Friday, March 25, 2011

Communities within, around, and beyond... well, Communities

This trip has been one of the most empowering, impacting, and eye-opening experiences of my entire college experience. Today's Girl Talk poetry reading and spoken word performance moved me, in heart and in mind, toward unexplored intersections of identity and social expectation. Props to the beautiful women who told their stories, sharing with us their limitless joys and their deepest of sorrows; it was an unforgettable evening. 

Among the more sobering lessons I will take away from tonight, though, is rooted in my penchant for self-criticism, for myself as an individual and the communities within which I identify. Over the past couple of days, we served at Glide, a soup kitchen that practices radical inclusion, and Project Open Hand. Both aim to serve those of the absolute lowest economic standing that could be found in the city by providing nutritious meals, and both are heavily mobilized by the community itself. I got to see how people in a community, regardless of any real experiential connection with each other aside from proximity, take what little they have, and collectively work to provide for each other. It's a beautiful thing. 

When I was about eight years old, I traveled back to Vietnam with my family. I lived there for a month, and my parents made sure I got a chance to see the beauty of our native homeland along with all the poverty and misfortune that coursed through the social fabric of the country.  I'll never forget the Sunday morning my parents took me to a big stone church for mass on top of a hill. To get into the church, we had to walk up a pathway alongside the hill leading up to the church. The dusty yellow pathway was lined with rows of starving homeless people, mostly elderly, with their tired, weather-worn, sun-parched arms outstretched, begging for money or for food from passing parishioners. My parents had told me that I should grow up to be a leader, and in Eastern cultures the understanding of leadership revolves around influence; "Be as the wind, for when the wind blows, the grass bends." I was eight years old, and that thought terrified me because I could see, as I walked past the rows of worn, leathery arms, those tired arms swayed toward me wherever I stepped, like a field of parched, yellow grass bending in the wind.
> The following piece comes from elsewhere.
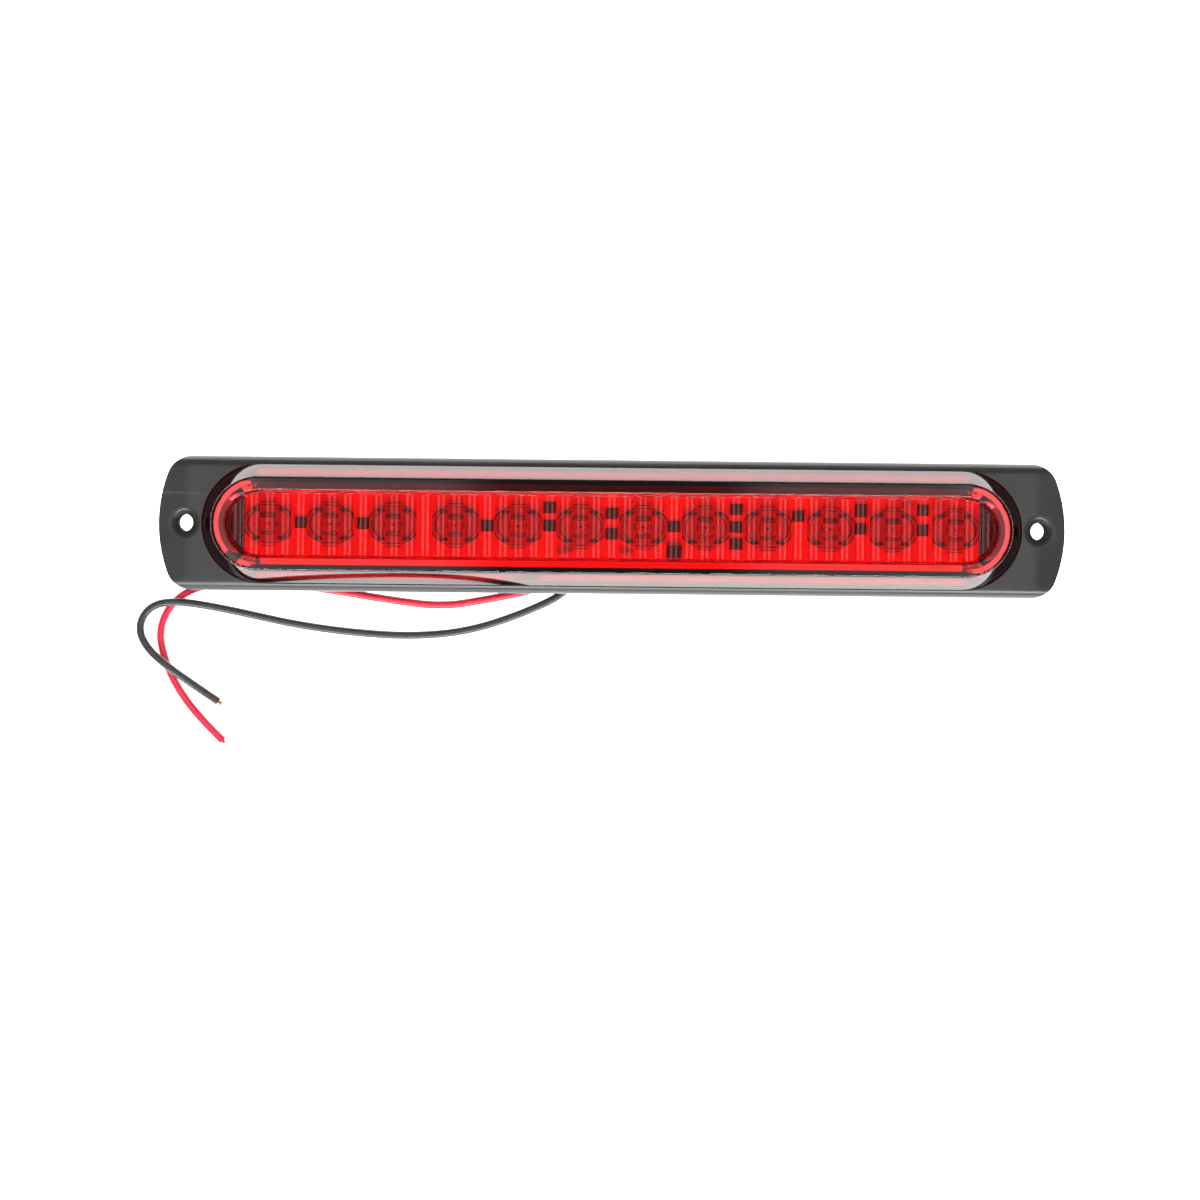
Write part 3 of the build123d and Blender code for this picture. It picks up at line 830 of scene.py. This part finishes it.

I knew my life was better and that I was fortunate, but I was naive enough to believe that couldn't be true here. That poverty, that homelessness, that state of placeless helplessness was something that happened over there, on the other side of the world... not here. Right?

That couldn't be more wrong. Walking the streets of the Tenderloin, there were people sleeping on doorsteps, in entrances of business centers, with their entire lives tucked under blankets in shopping carts. Poverty is a reality everywhere, and we're so happily and comfortably blind to the suffering of those nameless, faceless people who sleep on the streets down which we don't even care to travel.

Volunteering at Glide and Project Open Hand was uplifting because I felt as though I knew exactly who I was aiming to help. I could see them in the streets. I could picture them being fed.

I then noted that I was slightly uncomfortable with volunteering at the LGBT Center in San Francisco, especially after being in soup kitchens. They were preparing for an auction with an extensive guest list peppered with local celebrities and affluent community members. The entrance fee was upwards of $90, and the auction within it would have been well out the reach of my college-kid pocketbook, not to mention the food and the drinks. I felt an unease because, for the past two days, I'd been helping to feed people who suffered from AIDS, who were economically disenfranchised, or who lived in the streets. This afternoon, I stuffed name tags for a group of people who own homes, who could blow hundreds of dollars on a fabulous evening out on the town, and who would probably never even dream of having to live from paycheck to paycheck or struggle to feed their children or themselves from day to day.

I had to really challenge myself to accept that sometimes you had to work within the system to affect social change. The Center was a lofty operation, and it is sustained by events like those. The events are catered to the wealthy and the affluent so as to earn their support, their capital, to maintain that space. And the LGBT community needs that space. And that works. And as much as I hate to admit it, the effort was probably worth the trouble. 

And yet, somewhere, in my heart of hearts, I can't help but feel that every name tag I was stuffing was one meal I was not serving. To walk out of the beautiful LGBT center and back over to streets littered with sleeping bags and shopping carts remains highly unsettling. 

2 comments:

  1. Ah, I'm so proud of Q....I know that our Q communities will benefit from your week because you're thinking/feeling about how to uplift us in so many, many ways.I do mean to invoke the movements for civil & human rights when I write uplift, the intersections that you're open to and deepening your understandings of will inform what you bring home. Thanks so very very much! sharon

    ReplyDelete
  2. Hey Catalyst Q, it sounds like you are all having an amazing experience and we are all proud of the hard work you are doing. I'm glad that the experience is opening minds and that you all do make a difference!